[Records contained in a dataset]
((
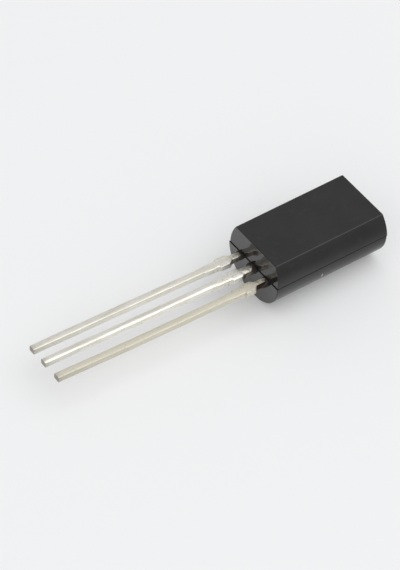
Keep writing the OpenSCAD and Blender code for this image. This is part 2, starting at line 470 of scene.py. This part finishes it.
def ring_section(left, right, low, high, crown):
    """Section of a lead from its right upper corner anticlockwise: a crowned top, upright sides."""
    half = (right - left) / 2
    middle = (right + left) / 2
    tilt = 2 * math.atan(crown / half)
    crown_r = (half - ROLLOVER_R * (1 - math.sin(tilt))) / math.sin(tilt)
    corner_z = high - crown_r * (1 - math.cos(tilt)) - ROLLOVER_R * math.cos(tilt)
    points = []
    for i in range(CORNER_STEPS):
        a = (math.pi / 2 - tilt) * i / CORNER_STEPS
        x, z = right - ROLLOVER_R * (1 - math.cos(a)), corner_z + ROLLOVER_R * math.sin(a)
        points.append((x, z, math.cos(a)))
    for i in range(CROWN_STEPS + 1):
        a = tilt * (1 - 2 * i / CROWN_STEPS)
        points.append((middle + crown_r * math.sin(a), high - crown_r * (1 - math.cos(a)), 0.0))
    for x, z, sideways in reversed(points[:CORNER_STEPS]):
        points.append((2 * middle - x, z, sideways))
    for start, x in ((180, left + BURR_R), (270, right - BURR_R)):
        for i in range(CORNER_STEPS + 1):
            a = math.radians(start + 90 * i / CORNER_STEPS)
            points.append(
                (x + BURR_R * math.cos(a), low + BURR_R * (1 + math.sin(a)), abs(math.cos(a)))
            )
    return points


def stamping(name, stations, dull):
    """A lead made from its stations, with the stain and painted shade and the dullness kept as
    attributes.
    """
    bm = bmesh.new()
    side_stain_and_shade = bm.verts.layers.float.new("side_stain_and_shade")
    dullness = bm.verts.layers.float.new("dull")
    dark_neck_share = max(0.0, 2 * dull - 1)  # the dullest lead's neck is stained and darkened with painted shade further round
    along_fall = 1 + DARK_NECK_FALL * dark_neck_share
    round_fall = STAIN_AND_SHADE_FALL - DARK_NECK_SPREAD * dark_neck_share
    rings = []
    for y, left, right, crown, neck in stations:
        ring = []
        for x, z, sideways in ring_section(left, right, PARTING_Z - LEAD_T, PARTING_Z, crown):
            vert = bm.verts.new((x, y, z))
            if x < (left + right) / 2:
                stain_and_shade = neck * LEFT_STAIN_AND_SHADE * sideways
            else:
                stain_and_shade = neck**along_fall * sideways**round_fall * (1 + dark_neck_share)
            vert[side_stain_and_shade] = min(1.0, stain_and_shade)
            vert[dullness] = dull
            ring.append(vert)
        rings.append(ring)
    for a, b in zip(rings, rings[1:]):
        for j in range(len(a)):
            k = (j + 1) % len(a)
            bm.faces.new((a[j], a[k], b[k], b[j]))
    bm.faces.new(rings[0])
    bm.faces.new(rings[-1])
    bmesh.ops.recalc_face_normals(bm, faces=bm.faces)
    lead = made_of(bm, name)
    lead.data.shade_smooth()
    lead.data.set_sharp_from_angle(angle=LEAD_SHARP)
    return lead


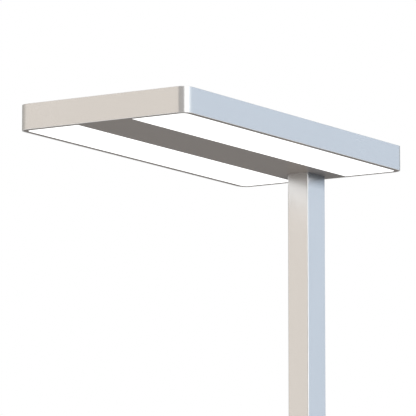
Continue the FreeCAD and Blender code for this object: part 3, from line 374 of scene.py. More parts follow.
FLOOR_GLOW = 0.42
FLOOR_REACH = 30
floor_finish = Finish("studio_floor", Roughness=0.9, Specular_IOR_Level=0.0)
floor_finish.drive("Base Color", floor_finish.blend(
    floor_finish.noise(0.4, 3.0), (0.80, 0.80, 0.80), (0.83, 0.83, 0.83)))
floor_finish.drive("Emission Color", floor_finish.blend(
    looked_at(floor_finish), (0.0, 0.0, 0.0), (1.0, 1.0, 1.0)))
floor_finish.drive("Emission Strength", FLOOR_GLOW)
floor_mesh = bpy.data.meshes.new("studio_floor")
floor_corners = [(x * FLOOR_REACH, y * FLOOR_REACH, 0) for x, y in ((-1, -1), (1, -1), (1, 1), (-1, 1))]
floor_mesh.from_pydata(floor_corners, [], [(0, 1, 2, 3)])
floor = linked("studio_floor", wear(floor_mesh, floor_finish))
print("studio: ring of", RING_RADIUS, "m radius on a floor of", 2 * FLOOR_REACH, "m")

# %% [markdown]
# ## Outlines, plates and lofts
#
# Nearly every part of this lamp is a rounded rectangle at some height: rim, bezel, panels, cover,
# column, foot and base. One outline helper therefore serves them all. A sheet with windows is a flat
# filled curve: Blender fills between the outer outline and the holes, gives it a thickness and rounds
# every edge, also round the holes. The curve is then turned into a mesh and its loose skins merged.

# %% Rounded outlines
LEAST_RADIUS = 0.02 * MM


def box_outline(low, high, radii, grow=0.0, steps=10):
    """A rectangle's outline, anticlockwise, with a radius for each corner, grown or shrunk by a margin."""
    low = (low[0] - grow, low[1] - grow)
    high = (high[0] + grow, high[1] + grow)
    radii = (radii,) * 4 if isinstance(radii, (int, float)) else radii
    corners = ((low[0], low[1], 180), (high[0], low[1], 270), (high[0], high[1], 0), (low[0], high[1], 90))
    points = []
    for (x, y, start), radius in zip(corners, radii):
        radius = max(radius + grow, LEAST_RADIUS) if radius > 0 else 0.0
        centre_x = x + radius if x == low[0] else x - radius
        centre_y = y + radius if y == low[1] else y - radius
        for k in range(steps + 1 if radius > 0 else 1):
            turn = math.radians(start + 90 * k / steps)
            points.append((centre_x + radius * math.cos(turn), centre_y + radius * math.sin(turn)))
    return points


def on_side(outline, side):
    """An outline drawn for the left side, mirrored to the right one where side is -1."""
    return outline if side > 0 else [(x, -y) for x, y in reversed(outline)]


print("a corner of an outline has 11 points where nothing else is said")

# %% Meshes from curves and modifiers
SMOOTH_ANGLE = math.radians(40)


def evaluated_mesh(holder):
    """The plain mesh that an object's curve or modifiers give; modifiers and object then go."""
    graph = bpy.context.evaluated_depsgraph_get()
    graph.update()
    result = bpy.data.meshes.new_from_object(holder.evaluated_get(graph), depsgraph=graph)
    holder.modifiers.clear()
    bpy.data.objects.remove(holder)
    return result


def tidy_mesh(mesh, weighted=True):
    """Merges doubles, turns faces outwards and shades flats flat and roundings round."""
    shape = bmesh.new()
    shape.from_mesh(mesh)
    bmesh.ops.remove_doubles(shape, verts=shape.verts, dist=2e-6)
    bmesh.ops.dissolve_degenerate(shape, edges=shape.edges, dist=1e-7)
    bmesh.ops.recalc_face_normals(shape, faces=shape.faces)
    shape.to_mesh(mesh)
    shape.free()
    mesh.shade_smooth()
    mesh.set_sharp_from_angle(angle=SMOOTH_ANGLE)
    if not weighted:
        return mesh
    holder = linked("holder", mesh)
    holder.modifiers.new("even", "WEIGHTED_NORMAL").keep_sharp = True
    return evaluated_mesh(holder)


print("faces meet softly below", round(math.degrees(SMOOTH_ANGLE)), "degrees")


# %% Plates with rounded edges
def plate_mesh(outlines, z_low, z_high, edge=0.2 * MM, soft=2):
    """A sheet: the first outline is its rim, the others are holes, and every edge is rounded."""
    curve = bpy.data.curves.new("plate", "CURVE")
    curve.dimensions = "2D"
    curve.fill_mode = "BOTH"
    curve.extrude = (z_high - z_low) / 2 - edge
    curve.bevel_depth = edge
    curve.bevel_resolution = soft
    curve.offset = -edge
    for outline in outlines:
        spline = curve.splines.new("POLY")
        spline.points.add(len(outline) - 1)
        for point, (x, y) in zip(spline.points, outline):
            point.co = (x, y, 0, 1)
        spline.use_cyclic_u = True
    mesh = evaluated_mesh(linked("plate", curve))
    mesh.transform(Matrix.Translation((0, 0, (z_low + z_high) / 2)))
    return tidy_mesh(mesh)


print("a plate's edge is rounded by 0.2 mm where nothing else is said")


# %% Joining and cutting
def joined(meshes):
    """One mesh from several."""
    shape = bmesh.new()
    for mesh in meshes:
        shape.from_mesh(mesh)
    result = bpy.data.meshes.new("joined")
    shape.to_mesh(result)
    shape.free()
    result.shade_smooth()
    result.set_sharp_from_angle(angle=SMOOTH_ANGLE)
    return result


def cut_mesh(mesh, cutter):
    """Takes a solid cutter away from a solid."""
    body = linked("body", mesh)
    tool = linked("tool", cutter)
    cut = body.modifiers.new("cut", "BOOLEAN")
    cut.operation = "DIFFERENCE"
    cut.solver = "EXACT"
    cut.object = tool
    result = evaluated_mesh(body)
    bpy.data.objects.remove(tool)
    return result


# Local u, v, w become the lamp's Y, Z and X: a plate drawn flat then faces the free end.
FACING_FRONT = Matrix(((0, 0, 1, 0), (1, 0, 0, 0), (0, 1, 0, 0), (0, 0, 0, 1)))
CUT_EDGE = 0.01 * MM


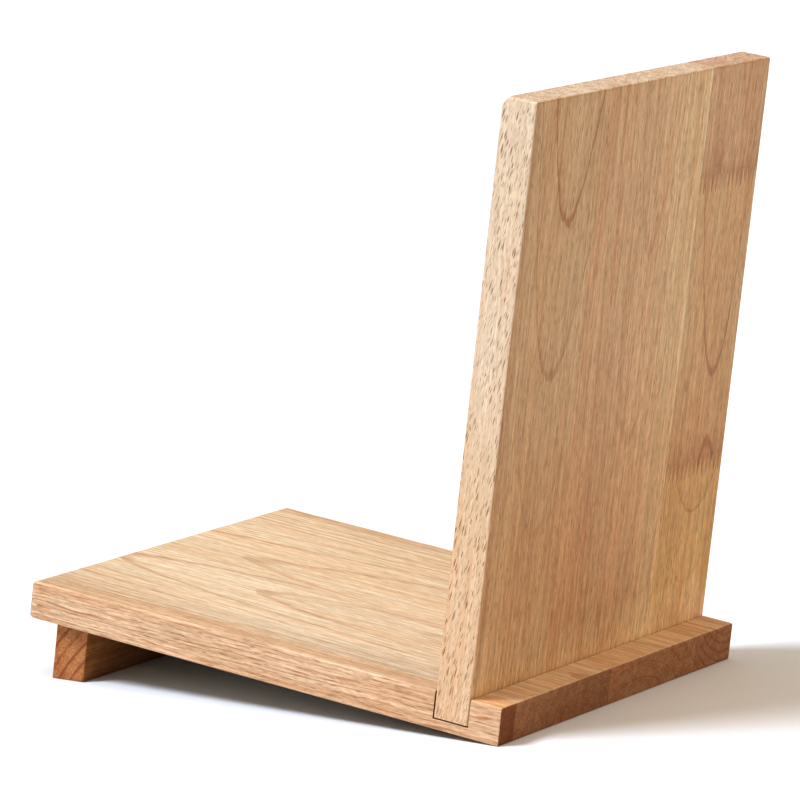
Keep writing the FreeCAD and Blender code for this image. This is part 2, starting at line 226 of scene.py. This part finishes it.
# A pore's size is a share of its cell, and it is darkest inside its core. Both its size and its
# depth are the least value and a random share of the spread.
LEAST_PORE = 0.16
PORE_SPREAD = 0.26
LEAST_DEPTH = 0.4
DEPTH_SPREAD = 0.6
PORE_CORE = 0.35

# The glue line on the end grain, from where it starts to where it is full, in millimetres from
# the joint.
GLUE_START = 0.5
GLUE_FULL = 0.2

# The surface: how dull it is, how much duller the fibres and the end grain are, how high each
# part of the figure stands, and how deep that relief is in millimetres.
DULLNESS = 0.46
FIBRE_DULLNESS = 0.12
END_DULLNESS = 0.12
FIBRE_HEIGHT = 0.25
STREAK_HEIGHT = 0.4
PORE_HEIGHT = -1.0
RELIEF_DEPTH = 0.12
RELIEF_STRENGTH = 0.35
OILED_GLOSS = 0.32

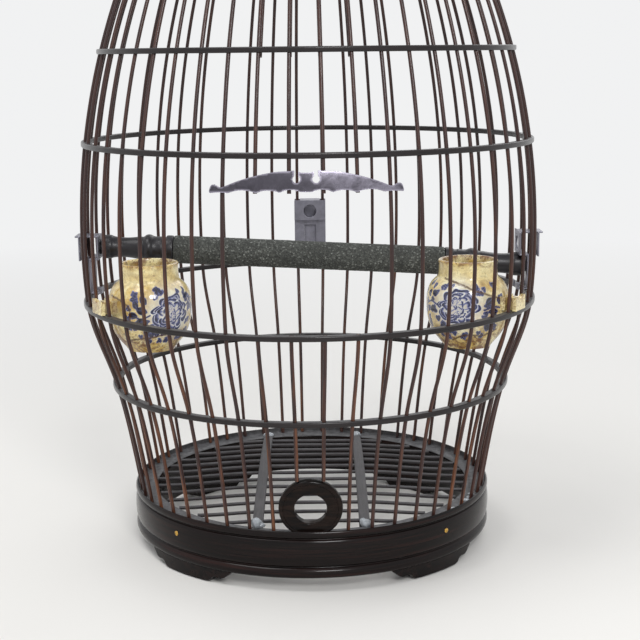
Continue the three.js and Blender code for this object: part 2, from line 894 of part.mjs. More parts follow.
// Pots
const lugBottom = potHoopTop + clearance;
const lugOuterRadius = potHoopBarRadius + lugReach;
const potBottomHeight = lugBottom - lugRise;
const potCentreRadius = potHoopBarRadius - hoopWidth / 2 - potStandoff - potBodyRadius;

function pot() {
  const outside = potOutlineShares.map(([out, up]) => [
    out * potBodyRadius,
    potBottomHeight + up * potHeight,
  ]);
  const inside = outside.map(([radius, height]) => [radius - potWall, height]).reverse();
  inside[inside.length - 1][1] = potBottomHeight + potWall;
  const profile = [[0, potBottomHeight], ...outside, ...inside, [0, potBottomHeight + potWall]];
  const bowl = turned(profile, potSides).translate(0, -potCentreRadius, 0);
  const lugStart = potCentreRadius + potBodyRadius - potWall;
  const lugTop = lugBottom + lugHeight;
  const lug = block([lugStart, lugOuterRadius], [-lugWidth / 2, lugWidth / 2], [lugBottom, lugTop]);
  const grooveOutline = new THREE.Shape([
    new THREE.Vector2(0, lugTop - lugGrooveDepth),
    new THREE.Vector2(lugGrooveWidth / 2, lugTop),
    new THREE.Vector2(lugGrooveWidth / 2, lugTop + cutOverrun),
    new THREE.Vector2(-lugGrooveWidth / 2, lugTop + cutOverrun),
    new THREE.Vector2(-lugGrooveWidth / 2, lugTop),
  ]);
  const grooveStart = potCentreRadius + potBodyRadius + clearance;
  const grooveDepth = lugOuterRadius - grooveStart + cutOverrun;
  const groove = new THREE.ExtrudeGeometry(grooveOutline, { depth: grooveDepth, bevelEnabled: false })
    .rotateX(Math.PI / 2)
    .translate(0, -grooveStart, 0);
  return cut(joined([bowl, lug]), [groove]);
}

// Assembly
const cage = new THREE.Group();

function place(parent, name, geometry, material, azimuth = 0) {
  const mesh = new THREE.Mesh(geometry, material);
  mesh.name = name;
  mesh.rotation.z = azimuth;
  parent.add(mesh);
  return mesh;
}

function numbered(name, index) {
  return `${name}_${String(index + 1).padStart(2, "0")}`;
}

place(cage, "base_ring", baseRing(), lacqueredWood);
const footGeometry = cloudFoot();
const footNames = ["foot_front_right", "foot_rear_right", "foot_rear_left", "foot_front_left"];
footNames.forEach((name, i) => place(cage, name, footGeometry, lacqueredWood, footAzimuths[i]));

const battenGeometry = batten();
place(cage, "floor_batten_left", battenGeometry, paleBamboo).position.x = -battenOffset;
place(cage, "floor_batten_right", battenGeometry, paleBamboo).position.x = battenOffset;
rodPlaces.forEach((y, i) => place(cage, numbered("floor_rod", i), floorRod(y), paleBamboo));

const barGroupGeometry = barGroup();
for (let i = 1; i < barCount / barsPerGroup; i += 1) {
  place(cage, numbered("wall_bars", i - 1), barGroupGeometry, bamboo, i * groupPitch);
}
place(cage, "crown_bars", crownBarGroup(), bamboo);

place(cage, "hoop_top", hoop(topHoopHeight, wallAzimuths, barCount / 2, topHoopLean), bamboo);
place(cage, "hoop_upper", hoop(upperHoopHeight, allAzimuths, barCount, 0), bamboo);
place(cage, "hoop_door", hoop(doorHoopHeight, allAzimuths, barCount, 0), bamboo);
place(cage, "hoop_pot", hoop(potHoopHeight, allAzimuths, barCount, 0), bamboo);
place(cage, "hoop_waist", hoop(waistHoopHeight, allAzimuths, barCount, 0), bamboo);

place(cage, "ring_port", portRing(), lacqueredWood);
groupAzimuths.forEach((azimuth, i) => {
  place(cage, numbered("lower_bar", i), shortBar(azimuth), bamboo);
});

place(cage, "door_plate", doorPlate(), doorMetal);
groupAzimuths.forEach((azimuth, i) => {
  place(cage, numbered("door_bar", i), doorBar(azimuth), bamboo);
});

place(cage, "crown_plate", crownPlate(), lacqueredWood);
place(cage, "crown_cap", crownCap(), lacqueredWood);
place(cage, "hook_ferrule", ferrule(), hookMetal);
place(cage, "hook_nut", hookNut(), hookMetal);
place(cage, "hook", hook(), hookMetal);

const bracketGeometry = bracket(0);
place(cage, "bracket_left", bracketGeometry, sheetMetal, -Math.PI / 2);
place(cage, "bracket_right", bracketGeometry, sheetMetal, Math.PI / 2);
place(cage, "bracket_rear", bracket(rearBracketLift), sheetMetal, Math.PI);

const perch = new THREE.Group();
perch.position.copy(perchMiddle);
perch.quaternion.setFromUnitVectors(upAxis, perchDirection);
place(perch, "perch_core", perchCore(), grit);
place(perch, "perch_end_right", perchEnd(perchRightReach, rightTenonTip), lacqueredWood);
place(perch, "perch_end_left", perchEnd(perchLeftReach, leftTenonTip), lacqueredWood).rotation.x =
  Math.PI;
cage.add(perch);

const potGeometry = pot();
place(cage, "pot_left", potGeometry, glaze, -potAzimuth);
place(cage, "pot_right", potGeometry, glaze, potAzimuth);

export default cage;
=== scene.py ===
"""A round songbird cage of split bamboo, laid out as an add-on and run as a script.

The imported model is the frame: metres, +Z up, the ground at z = 0, the door at -Y. An azimuth
is counted from the door towards +X. Every piece is worked out as arrays of points in place.
"""

import math

import bmesh
import bpy
import numpy as np
from mathutils import Matrix, Vector, geometry


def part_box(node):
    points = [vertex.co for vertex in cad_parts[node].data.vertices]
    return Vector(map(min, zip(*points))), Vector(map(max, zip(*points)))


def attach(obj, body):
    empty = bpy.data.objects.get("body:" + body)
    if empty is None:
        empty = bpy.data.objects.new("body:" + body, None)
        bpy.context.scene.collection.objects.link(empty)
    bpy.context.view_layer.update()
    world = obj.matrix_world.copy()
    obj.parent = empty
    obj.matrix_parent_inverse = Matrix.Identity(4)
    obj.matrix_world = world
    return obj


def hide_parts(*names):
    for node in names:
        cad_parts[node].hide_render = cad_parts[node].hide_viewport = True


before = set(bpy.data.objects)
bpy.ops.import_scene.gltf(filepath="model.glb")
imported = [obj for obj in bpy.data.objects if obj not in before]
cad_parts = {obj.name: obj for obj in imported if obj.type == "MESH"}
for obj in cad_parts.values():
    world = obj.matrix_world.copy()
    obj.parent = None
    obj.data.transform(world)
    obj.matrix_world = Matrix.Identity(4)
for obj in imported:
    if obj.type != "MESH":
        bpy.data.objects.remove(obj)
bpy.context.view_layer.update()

bl_info = {
    "name": "Bamboo Birdcage",
    "version": (1, 0, 0),
    "blender": (4, 5, 0),
    "location": "View3D > Sidebar > Birdcage",
    "description": "A songbird cage with drilled hoops, a lifting door, a perch and two glazed pots",
    "category": "Add Mesh",
}

TURN = 2 * math.pi
MM = 0.001

# The bars: forty-eight in all, four to a node, the group at the door split into short ones
BAR_COUNT = 48
BAR_PITCH = TURN / BAR_COUNT
GROUP_AZIMUTHS = (np.arange(4) - 1.5) * BAR_PITCH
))
#### WHAT TO DO:
Extract the lines of the preceding material that run from the line with "const bracketGeometry = bracket(0);" through the line with "for node in", inclusive, reproducing them exactly and adding nothing.

#### EXERCISE RESPONSE:
const bracketGeometry = bracket(0);
place(cage, "bracket_left", bracketGeometry, sheetMetal, -Math.PI / 2);
place(cage, "bracket_right", bracketGeometry, sheetMetal, Math.PI / 2);
place(cage, "bracket_rear", bracket(rearBracketLift), sheetMetal, Math.PI);

const perch = new THREE.Group();
perch.position.copy(perchMiddle);
perch.quaternion.setFromUnitVectors(upAxis, perchDirection);
place(perch, "perch_core", perchCore(), grit);
place(perch, "perch_end_right", perchEnd(perchRightReach, rightTenonTip), lacqueredWood);
place(perch, "perch_end_left", perchEnd(perchLeftReach, leftTenonTip), lacqueredWood).rotation.x =
  Math.PI;
cage.add(perch);

const potGeometry = pot();
place(cage, "pot_left", potGeometry, glaze, -potAzimuth);
place(cage, "pot_right", potGeometry, glaze, potAzimuth);

export default cage;
=== scene.py ===
"""A round songbird cage of split bamboo, laid out as an add-on and run as a script.

The imported model is the frame: metres, +Z up, the ground at z = 0, the door at -Y. An azimuth
is counted from the door towards +X. Every piece is worked out as arrays of points in place.
"""

import math

import bmesh
import bpy
import numpy as np
from mathutils import Matrix, Vector, geometry


def part_box(node):
    points = [vertex.co for vertex in cad_parts[node].data.vertices]
    return Vector(map(min, zip(*points))), Vector(map(max, zip(*points)))


def attach(obj, body):
    empty = bpy.data.objects.get("body:" + body)
    if empty is None:
        empty = bpy.data.objects.new("body:" + body, None)
        bpy.context.scene.collection.objects.link(empty)
    bpy.context.view_layer.update()
    world = obj.matrix_world.copy()
    obj.parent = empty
    obj.matrix_parent_inverse = Matrix.Identity(4)
    obj.matrix_world = world
    return obj


def hide_parts(*names):
    for node in names:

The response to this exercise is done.